Pour Fabrice Riceputi, ces documents « constituent en quelque sorte un chaînon manquant dans l’historiographie de cet événement tragique ». À leur lecture, dit-il, on voit que « la présidence de la République sait que la version des faits farouchement défendue publiquement par son premier ministre, Michel Debré, le ministre de l’intérieur, Roger Frey, et le préfet de police, Maurice Papon, et largement relayée dans la presse grand public, est mensongère ».

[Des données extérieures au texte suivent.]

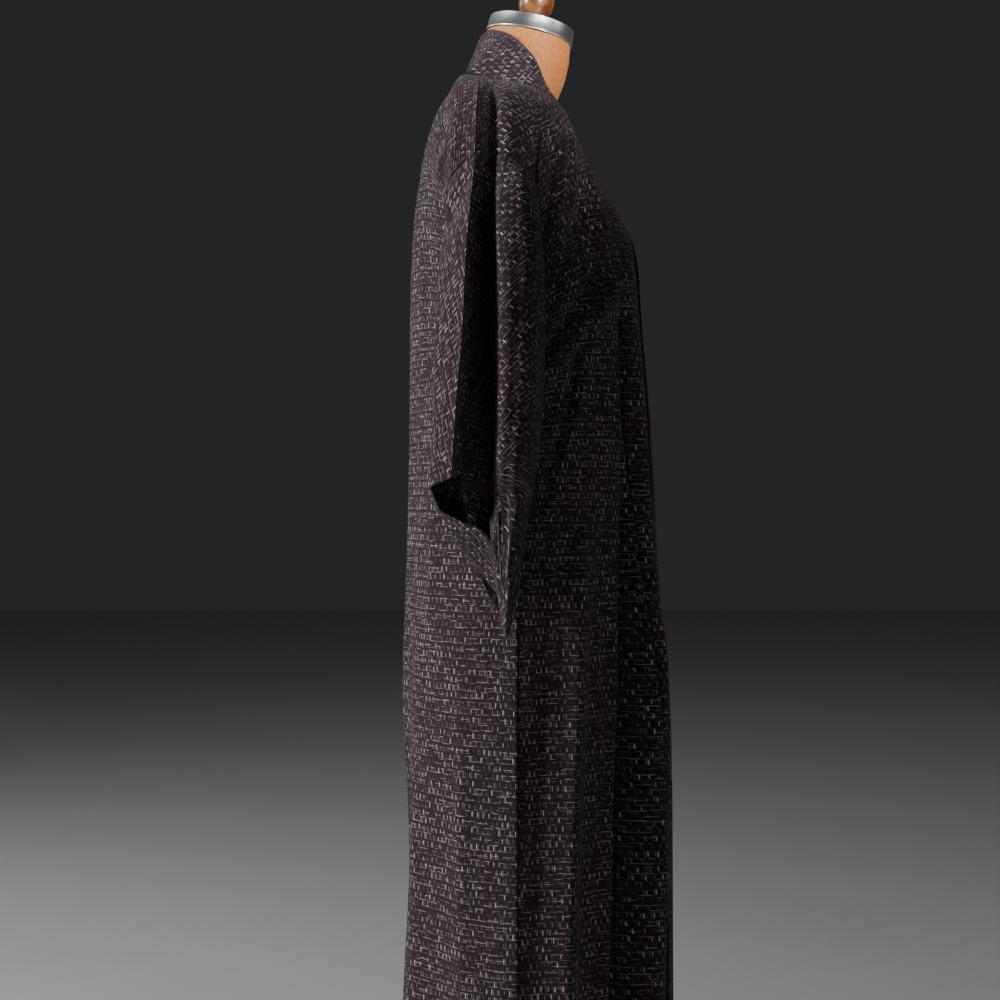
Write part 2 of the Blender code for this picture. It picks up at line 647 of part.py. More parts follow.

De Gaulle a finalement renoncé à demander des sanctions contre les auteurs du massacre pour éviter que sa majorité politique se fracture. (...)
De fait, les poursuites judiciaires encouragées par le chef de l’État furent stoppées net en mars 1962 à la suite de la promulgation d’une loi d’amnistie concernant tous les crimes et délits « en relation avec les événements d’Algérie ».
Voici comment après le meurtre d’innocents, l’impunité a tenté d’assassiner la mémoire.